→ Short exercise:
Locate the line that contains "Keep writing the" and the line that contains "return at_lock(cut_all(housing, marks))". Copy both of them exactly, together with every line between them, and no others.

[3D code data]
>> start
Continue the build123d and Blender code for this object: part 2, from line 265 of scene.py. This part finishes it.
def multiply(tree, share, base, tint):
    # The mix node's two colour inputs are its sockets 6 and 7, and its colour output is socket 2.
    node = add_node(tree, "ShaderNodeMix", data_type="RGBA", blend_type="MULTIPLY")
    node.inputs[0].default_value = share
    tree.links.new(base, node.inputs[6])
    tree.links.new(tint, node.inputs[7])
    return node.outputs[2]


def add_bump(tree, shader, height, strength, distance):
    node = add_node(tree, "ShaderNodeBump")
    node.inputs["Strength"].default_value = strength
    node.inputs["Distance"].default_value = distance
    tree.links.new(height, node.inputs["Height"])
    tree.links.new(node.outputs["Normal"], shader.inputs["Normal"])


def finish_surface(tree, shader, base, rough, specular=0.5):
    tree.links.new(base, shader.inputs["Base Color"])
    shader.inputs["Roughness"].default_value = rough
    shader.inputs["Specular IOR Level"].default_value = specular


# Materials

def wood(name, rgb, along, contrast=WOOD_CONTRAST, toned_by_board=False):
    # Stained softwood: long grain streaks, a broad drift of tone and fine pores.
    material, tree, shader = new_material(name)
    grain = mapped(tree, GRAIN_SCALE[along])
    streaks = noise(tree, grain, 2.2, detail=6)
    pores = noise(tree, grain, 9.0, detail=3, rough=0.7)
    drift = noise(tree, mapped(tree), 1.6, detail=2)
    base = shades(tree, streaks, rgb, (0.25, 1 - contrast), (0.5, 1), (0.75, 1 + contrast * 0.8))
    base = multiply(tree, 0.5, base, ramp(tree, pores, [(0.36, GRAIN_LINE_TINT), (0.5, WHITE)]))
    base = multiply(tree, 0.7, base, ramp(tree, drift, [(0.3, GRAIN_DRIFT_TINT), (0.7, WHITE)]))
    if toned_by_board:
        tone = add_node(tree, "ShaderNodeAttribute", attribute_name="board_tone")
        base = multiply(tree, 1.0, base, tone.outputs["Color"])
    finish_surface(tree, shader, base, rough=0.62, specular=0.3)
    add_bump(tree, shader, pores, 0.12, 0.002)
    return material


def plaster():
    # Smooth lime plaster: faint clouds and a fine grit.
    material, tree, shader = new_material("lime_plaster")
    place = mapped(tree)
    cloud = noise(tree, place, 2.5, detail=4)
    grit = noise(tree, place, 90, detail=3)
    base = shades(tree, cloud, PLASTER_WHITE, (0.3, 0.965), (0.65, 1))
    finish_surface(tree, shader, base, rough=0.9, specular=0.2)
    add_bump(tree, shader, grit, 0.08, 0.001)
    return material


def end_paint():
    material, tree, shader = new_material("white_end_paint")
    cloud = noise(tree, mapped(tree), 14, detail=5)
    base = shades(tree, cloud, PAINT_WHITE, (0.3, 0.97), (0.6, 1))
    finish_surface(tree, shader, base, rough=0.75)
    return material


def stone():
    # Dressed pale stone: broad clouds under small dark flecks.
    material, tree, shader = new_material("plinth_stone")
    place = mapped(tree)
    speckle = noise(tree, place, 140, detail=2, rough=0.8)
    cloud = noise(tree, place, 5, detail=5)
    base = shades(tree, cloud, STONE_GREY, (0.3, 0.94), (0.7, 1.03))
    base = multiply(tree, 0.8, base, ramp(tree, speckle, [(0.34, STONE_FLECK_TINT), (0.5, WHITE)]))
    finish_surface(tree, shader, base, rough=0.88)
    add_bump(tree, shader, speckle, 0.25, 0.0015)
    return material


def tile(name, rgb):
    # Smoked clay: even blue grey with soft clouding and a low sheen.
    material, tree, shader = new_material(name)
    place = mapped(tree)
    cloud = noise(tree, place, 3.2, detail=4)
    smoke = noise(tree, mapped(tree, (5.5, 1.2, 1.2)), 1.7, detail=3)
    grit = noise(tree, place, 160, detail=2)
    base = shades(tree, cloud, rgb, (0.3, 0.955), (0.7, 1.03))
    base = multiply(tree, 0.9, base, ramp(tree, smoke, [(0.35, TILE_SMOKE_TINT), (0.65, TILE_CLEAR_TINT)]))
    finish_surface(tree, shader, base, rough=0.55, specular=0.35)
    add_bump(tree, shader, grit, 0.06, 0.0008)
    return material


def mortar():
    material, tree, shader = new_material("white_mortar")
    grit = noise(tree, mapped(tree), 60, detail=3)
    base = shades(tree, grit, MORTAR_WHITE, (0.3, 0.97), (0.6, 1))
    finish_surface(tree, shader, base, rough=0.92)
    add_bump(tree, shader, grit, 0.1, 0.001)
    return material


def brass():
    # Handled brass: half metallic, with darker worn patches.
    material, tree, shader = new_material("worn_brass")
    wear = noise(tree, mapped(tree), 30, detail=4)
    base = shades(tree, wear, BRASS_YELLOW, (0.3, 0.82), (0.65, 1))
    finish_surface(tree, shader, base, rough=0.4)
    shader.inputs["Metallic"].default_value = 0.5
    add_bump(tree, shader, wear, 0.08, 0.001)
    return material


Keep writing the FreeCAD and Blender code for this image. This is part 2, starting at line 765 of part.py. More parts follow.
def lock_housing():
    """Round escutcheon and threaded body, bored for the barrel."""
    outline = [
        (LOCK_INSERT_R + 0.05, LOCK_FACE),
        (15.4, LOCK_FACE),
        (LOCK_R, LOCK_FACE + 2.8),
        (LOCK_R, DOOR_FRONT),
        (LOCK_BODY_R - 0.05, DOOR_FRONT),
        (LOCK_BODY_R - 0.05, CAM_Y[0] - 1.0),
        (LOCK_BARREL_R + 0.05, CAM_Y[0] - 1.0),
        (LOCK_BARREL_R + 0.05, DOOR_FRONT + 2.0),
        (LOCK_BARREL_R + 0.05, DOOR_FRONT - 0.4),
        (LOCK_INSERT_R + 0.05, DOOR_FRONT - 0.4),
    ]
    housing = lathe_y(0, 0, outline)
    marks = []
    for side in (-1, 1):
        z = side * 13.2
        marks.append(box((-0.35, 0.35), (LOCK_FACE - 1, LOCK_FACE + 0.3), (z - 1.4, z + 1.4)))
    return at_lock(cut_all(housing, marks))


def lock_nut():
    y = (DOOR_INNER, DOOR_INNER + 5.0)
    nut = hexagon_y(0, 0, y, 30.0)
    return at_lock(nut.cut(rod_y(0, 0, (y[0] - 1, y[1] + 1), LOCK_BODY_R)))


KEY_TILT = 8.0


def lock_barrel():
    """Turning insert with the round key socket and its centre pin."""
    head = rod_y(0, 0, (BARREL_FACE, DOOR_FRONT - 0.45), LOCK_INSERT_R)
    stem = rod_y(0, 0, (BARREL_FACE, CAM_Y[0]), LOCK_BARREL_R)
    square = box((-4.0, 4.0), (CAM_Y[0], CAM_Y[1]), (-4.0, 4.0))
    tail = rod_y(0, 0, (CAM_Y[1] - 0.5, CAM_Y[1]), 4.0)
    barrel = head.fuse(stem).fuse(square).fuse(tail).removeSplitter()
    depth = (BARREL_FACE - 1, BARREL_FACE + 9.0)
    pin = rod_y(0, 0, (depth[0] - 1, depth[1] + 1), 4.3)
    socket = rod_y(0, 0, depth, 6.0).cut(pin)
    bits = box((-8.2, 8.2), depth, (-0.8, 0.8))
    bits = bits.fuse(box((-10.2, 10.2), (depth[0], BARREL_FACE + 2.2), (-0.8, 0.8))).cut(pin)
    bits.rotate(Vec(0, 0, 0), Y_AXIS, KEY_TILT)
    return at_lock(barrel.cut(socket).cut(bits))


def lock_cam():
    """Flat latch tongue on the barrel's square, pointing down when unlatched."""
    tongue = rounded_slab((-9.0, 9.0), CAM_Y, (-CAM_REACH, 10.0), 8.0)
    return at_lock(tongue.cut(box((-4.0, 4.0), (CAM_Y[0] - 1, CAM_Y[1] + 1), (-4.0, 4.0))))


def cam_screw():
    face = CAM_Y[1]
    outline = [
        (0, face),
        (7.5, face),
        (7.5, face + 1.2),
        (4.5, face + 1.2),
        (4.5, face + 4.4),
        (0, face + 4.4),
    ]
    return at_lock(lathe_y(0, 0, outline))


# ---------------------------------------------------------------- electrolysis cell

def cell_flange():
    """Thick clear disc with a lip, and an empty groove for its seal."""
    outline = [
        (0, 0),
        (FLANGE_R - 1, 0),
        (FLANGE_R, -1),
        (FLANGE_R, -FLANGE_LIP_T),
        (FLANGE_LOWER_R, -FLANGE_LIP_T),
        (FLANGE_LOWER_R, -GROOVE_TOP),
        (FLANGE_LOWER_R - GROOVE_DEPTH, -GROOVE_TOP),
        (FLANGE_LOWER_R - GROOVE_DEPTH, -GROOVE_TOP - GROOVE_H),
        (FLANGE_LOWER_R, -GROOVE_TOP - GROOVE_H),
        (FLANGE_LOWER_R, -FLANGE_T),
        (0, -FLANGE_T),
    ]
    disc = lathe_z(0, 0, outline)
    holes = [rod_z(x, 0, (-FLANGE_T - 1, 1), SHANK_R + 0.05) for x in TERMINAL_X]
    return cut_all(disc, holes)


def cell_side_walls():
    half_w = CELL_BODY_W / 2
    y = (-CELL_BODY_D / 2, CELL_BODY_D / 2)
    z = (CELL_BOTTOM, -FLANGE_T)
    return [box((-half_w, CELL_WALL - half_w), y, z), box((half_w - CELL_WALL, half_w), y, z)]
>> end
→ Response to this task:
Keep writing the FreeCAD and Blender code for this image. This is part 2, starting at line 765 of part.py. More parts follow.
def lock_housing():
    """Round escutcheon and threaded body, bored for the barrel."""
    outline = [
        (LOCK_INSERT_R + 0.05, LOCK_FACE),
        (15.4, LOCK_FACE),
        (LOCK_R, LOCK_FACE + 2.8),
        (LOCK_R, DOOR_FRONT),
        (LOCK_BODY_R - 0.05, DOOR_FRONT),
        (LOCK_BODY_R - 0.05, CAM_Y[0] - 1.0),
        (LOCK_BARREL_R + 0.05, CAM_Y[0] - 1.0),
        (LOCK_BARREL_R + 0.05, DOOR_FRONT + 2.0),
        (LOCK_BARREL_R + 0.05, DOOR_FRONT - 0.4),
        (LOCK_INSERT_R + 0.05, DOOR_FRONT - 0.4),
    ]
    housing = lathe_y(0, 0, outline)
    marks = []
    for side in (-1, 1):
        z = side * 13.2
        marks.append(box((-0.35, 0.35), (LOCK_FACE - 1, LOCK_FACE + 0.3), (z - 1.4, z + 1.4)))
    return at_lock(cut_all(housing, marks))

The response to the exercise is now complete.